YOUR TASK - Take the data below and write out exactly the lines from the one with "Write part 2 of the three.js" through the one with "NECK_EDGE = MOUTH_EDGE"; omit every other line.

Entries taken from a collection -
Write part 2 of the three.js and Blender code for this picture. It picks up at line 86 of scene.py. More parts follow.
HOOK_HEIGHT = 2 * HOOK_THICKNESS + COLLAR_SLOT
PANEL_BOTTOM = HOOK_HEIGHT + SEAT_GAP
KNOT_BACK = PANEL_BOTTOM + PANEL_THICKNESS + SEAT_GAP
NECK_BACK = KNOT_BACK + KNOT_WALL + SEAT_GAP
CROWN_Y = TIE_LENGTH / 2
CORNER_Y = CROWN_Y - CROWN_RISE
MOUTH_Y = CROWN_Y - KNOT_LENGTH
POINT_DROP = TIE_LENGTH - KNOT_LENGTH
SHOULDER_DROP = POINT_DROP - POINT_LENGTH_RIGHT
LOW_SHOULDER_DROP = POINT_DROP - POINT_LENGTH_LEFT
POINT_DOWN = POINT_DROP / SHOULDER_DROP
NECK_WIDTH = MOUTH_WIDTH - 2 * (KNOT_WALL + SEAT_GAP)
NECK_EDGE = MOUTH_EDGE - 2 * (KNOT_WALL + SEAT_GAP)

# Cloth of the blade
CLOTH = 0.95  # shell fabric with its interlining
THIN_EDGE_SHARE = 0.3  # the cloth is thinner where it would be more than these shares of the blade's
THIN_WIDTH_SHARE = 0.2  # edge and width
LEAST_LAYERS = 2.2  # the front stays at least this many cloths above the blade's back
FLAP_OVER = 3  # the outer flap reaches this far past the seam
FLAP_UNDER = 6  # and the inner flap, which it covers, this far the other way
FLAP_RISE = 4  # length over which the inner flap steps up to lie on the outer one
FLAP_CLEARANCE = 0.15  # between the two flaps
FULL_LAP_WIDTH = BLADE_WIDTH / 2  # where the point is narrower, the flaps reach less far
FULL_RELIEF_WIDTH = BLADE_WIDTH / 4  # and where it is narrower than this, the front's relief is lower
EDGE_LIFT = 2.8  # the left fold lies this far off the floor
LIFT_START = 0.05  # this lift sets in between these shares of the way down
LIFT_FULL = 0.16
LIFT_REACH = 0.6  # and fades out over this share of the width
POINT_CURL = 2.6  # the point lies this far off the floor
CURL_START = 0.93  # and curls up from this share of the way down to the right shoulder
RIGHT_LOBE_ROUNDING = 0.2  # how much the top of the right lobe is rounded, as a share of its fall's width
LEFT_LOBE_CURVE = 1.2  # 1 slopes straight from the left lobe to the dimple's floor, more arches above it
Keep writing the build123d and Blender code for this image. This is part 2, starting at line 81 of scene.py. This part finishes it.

* * *

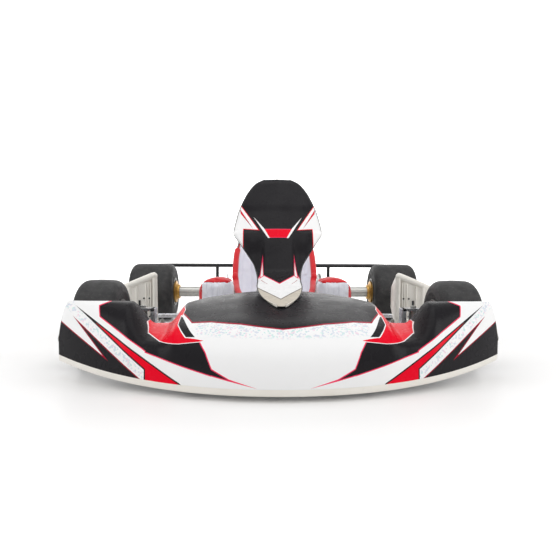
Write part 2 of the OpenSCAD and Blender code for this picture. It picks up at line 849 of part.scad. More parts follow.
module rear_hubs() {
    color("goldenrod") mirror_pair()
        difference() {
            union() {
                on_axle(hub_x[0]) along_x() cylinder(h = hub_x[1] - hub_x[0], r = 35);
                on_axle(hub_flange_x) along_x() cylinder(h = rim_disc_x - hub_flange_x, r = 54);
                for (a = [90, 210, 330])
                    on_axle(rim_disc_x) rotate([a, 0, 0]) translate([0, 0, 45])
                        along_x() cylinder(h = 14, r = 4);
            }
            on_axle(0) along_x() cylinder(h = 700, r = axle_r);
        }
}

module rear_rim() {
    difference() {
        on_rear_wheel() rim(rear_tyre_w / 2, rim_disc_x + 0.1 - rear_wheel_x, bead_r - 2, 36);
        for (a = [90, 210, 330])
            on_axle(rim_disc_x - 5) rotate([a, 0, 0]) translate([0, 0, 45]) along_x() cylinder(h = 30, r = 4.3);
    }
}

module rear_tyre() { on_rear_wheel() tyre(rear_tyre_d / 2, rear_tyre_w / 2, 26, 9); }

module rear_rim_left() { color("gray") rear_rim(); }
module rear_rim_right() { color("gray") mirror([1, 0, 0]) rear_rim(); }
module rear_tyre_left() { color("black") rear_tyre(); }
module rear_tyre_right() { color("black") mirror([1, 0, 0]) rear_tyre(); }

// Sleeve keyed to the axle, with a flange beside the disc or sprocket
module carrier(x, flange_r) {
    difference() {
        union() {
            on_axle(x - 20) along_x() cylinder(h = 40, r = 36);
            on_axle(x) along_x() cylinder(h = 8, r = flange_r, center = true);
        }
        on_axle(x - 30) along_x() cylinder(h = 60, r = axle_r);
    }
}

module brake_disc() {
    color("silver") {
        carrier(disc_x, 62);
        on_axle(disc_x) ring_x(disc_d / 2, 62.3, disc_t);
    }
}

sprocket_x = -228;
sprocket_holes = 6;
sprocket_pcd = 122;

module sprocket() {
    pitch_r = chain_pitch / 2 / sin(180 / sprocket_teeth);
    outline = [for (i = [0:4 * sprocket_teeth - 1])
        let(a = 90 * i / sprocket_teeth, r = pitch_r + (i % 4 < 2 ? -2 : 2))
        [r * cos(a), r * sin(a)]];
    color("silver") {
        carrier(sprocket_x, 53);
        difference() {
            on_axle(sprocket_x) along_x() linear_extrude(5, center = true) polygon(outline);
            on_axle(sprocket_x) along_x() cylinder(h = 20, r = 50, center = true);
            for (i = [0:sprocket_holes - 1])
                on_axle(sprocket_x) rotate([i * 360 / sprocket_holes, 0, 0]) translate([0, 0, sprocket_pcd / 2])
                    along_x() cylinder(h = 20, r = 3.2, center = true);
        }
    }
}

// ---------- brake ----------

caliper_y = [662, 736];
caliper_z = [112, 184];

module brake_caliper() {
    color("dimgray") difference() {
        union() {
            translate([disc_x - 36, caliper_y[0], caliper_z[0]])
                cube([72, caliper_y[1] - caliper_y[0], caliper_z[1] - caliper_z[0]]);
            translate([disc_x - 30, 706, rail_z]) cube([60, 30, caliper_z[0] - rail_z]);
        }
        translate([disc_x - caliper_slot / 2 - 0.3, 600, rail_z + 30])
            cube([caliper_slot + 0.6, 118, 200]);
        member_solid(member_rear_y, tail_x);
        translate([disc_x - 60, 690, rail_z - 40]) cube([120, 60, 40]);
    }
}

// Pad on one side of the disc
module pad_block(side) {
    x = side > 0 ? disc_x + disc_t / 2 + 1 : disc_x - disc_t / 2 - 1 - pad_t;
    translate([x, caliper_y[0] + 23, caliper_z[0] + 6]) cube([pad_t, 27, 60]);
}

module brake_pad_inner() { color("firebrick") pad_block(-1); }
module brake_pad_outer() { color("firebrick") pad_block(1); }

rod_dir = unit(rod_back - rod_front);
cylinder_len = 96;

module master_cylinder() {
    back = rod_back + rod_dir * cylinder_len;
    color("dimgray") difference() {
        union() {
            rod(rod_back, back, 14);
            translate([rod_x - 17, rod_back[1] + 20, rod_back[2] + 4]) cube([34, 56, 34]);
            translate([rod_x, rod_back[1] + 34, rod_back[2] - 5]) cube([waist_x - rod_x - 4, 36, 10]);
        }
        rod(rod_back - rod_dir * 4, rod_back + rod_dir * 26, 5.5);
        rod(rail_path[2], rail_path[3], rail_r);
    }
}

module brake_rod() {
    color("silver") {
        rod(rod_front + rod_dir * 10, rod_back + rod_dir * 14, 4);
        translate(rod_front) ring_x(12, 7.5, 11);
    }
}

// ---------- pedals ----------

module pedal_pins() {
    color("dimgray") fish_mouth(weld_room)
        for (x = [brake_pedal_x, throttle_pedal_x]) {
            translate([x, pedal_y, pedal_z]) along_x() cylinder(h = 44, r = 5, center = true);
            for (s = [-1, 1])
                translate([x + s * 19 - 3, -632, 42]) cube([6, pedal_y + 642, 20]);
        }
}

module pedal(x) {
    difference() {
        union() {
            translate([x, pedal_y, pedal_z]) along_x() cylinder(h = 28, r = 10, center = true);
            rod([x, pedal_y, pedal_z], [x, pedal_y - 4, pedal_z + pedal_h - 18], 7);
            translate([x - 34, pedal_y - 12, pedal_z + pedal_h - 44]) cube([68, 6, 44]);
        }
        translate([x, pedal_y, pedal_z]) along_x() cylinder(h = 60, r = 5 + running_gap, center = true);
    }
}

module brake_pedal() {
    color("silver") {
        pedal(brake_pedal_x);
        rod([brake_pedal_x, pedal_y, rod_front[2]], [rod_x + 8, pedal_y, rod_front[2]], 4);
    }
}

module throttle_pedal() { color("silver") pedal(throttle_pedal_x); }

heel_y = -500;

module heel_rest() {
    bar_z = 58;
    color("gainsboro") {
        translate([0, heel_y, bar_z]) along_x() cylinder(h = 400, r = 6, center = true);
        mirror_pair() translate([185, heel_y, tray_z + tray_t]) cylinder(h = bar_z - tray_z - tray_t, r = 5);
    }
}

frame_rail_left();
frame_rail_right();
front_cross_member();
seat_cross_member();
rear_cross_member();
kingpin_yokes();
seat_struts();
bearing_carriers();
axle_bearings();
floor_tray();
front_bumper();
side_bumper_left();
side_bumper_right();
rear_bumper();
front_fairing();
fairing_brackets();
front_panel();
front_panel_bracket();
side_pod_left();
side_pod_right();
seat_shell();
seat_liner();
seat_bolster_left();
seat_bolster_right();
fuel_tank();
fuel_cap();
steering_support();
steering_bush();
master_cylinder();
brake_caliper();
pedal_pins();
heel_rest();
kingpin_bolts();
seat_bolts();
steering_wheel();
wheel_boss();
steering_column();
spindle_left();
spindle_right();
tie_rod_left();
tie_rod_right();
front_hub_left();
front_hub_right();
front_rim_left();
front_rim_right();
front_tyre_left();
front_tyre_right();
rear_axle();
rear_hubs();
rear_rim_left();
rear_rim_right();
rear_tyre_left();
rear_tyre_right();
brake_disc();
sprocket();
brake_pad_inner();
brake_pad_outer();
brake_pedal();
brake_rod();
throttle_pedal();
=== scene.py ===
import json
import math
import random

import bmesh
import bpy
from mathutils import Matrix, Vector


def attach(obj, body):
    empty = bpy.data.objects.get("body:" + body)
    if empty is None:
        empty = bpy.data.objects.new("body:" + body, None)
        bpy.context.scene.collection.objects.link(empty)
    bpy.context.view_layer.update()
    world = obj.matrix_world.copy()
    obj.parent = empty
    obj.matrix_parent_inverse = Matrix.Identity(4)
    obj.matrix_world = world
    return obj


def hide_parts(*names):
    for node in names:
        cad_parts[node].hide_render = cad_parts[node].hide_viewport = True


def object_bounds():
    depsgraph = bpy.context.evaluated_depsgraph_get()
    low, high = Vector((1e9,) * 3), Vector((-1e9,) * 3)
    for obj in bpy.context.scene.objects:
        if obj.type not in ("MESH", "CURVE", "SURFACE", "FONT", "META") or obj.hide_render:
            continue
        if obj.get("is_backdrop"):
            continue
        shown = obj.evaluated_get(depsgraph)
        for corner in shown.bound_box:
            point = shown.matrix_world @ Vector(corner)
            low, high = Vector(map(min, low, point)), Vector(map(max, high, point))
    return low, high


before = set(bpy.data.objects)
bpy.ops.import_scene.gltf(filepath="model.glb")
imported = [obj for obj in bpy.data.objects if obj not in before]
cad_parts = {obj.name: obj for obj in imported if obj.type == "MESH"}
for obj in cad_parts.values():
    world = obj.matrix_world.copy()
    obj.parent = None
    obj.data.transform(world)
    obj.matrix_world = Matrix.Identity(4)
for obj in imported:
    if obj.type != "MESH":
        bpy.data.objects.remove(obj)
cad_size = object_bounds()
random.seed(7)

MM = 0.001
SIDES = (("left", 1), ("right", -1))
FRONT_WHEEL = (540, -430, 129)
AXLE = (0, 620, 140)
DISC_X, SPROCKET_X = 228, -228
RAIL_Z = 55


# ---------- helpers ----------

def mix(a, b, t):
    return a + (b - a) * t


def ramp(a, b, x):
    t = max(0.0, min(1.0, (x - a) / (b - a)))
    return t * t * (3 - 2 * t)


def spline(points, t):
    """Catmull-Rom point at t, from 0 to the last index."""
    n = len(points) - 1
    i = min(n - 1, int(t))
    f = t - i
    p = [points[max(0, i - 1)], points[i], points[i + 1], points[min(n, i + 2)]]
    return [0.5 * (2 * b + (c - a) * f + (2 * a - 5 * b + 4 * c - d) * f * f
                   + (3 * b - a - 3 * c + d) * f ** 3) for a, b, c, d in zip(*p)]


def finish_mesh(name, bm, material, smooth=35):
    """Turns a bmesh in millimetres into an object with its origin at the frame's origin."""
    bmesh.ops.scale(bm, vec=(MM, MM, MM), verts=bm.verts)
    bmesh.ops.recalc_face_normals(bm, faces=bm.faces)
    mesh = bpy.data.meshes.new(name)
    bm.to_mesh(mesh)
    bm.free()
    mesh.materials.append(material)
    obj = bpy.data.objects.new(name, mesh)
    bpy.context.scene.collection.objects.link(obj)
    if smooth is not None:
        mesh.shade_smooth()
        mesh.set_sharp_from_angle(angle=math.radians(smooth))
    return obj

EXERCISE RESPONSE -
Write part 2 of the three.js and Blender code for this picture. It picks up at line 86 of scene.py. More parts follow.
HOOK_HEIGHT = 2 * HOOK_THICKNESS + COLLAR_SLOT
PANEL_BOTTOM = HOOK_HEIGHT + SEAT_GAP
KNOT_BACK = PANEL_BOTTOM + PANEL_THICKNESS + SEAT_GAP
NECK_BACK = KNOT_BACK + KNOT_WALL + SEAT_GAP
CROWN_Y = TIE_LENGTH / 2
CORNER_Y = CROWN_Y - CROWN_RISE
MOUTH_Y = CROWN_Y - KNOT_LENGTH
POINT_DROP = TIE_LENGTH - KNOT_LENGTH
SHOULDER_DROP = POINT_DROP - POINT_LENGTH_RIGHT
LOW_SHOULDER_DROP = POINT_DROP - POINT_LENGTH_LEFT
POINT_DOWN = POINT_DROP / SHOULDER_DROP
NECK_WIDTH = MOUTH_WIDTH - 2 * (KNOT_WALL + SEAT_GAP)
NECK_EDGE = MOUTH_EDGE - 2 * (KNOT_WALL + SEAT_GAP)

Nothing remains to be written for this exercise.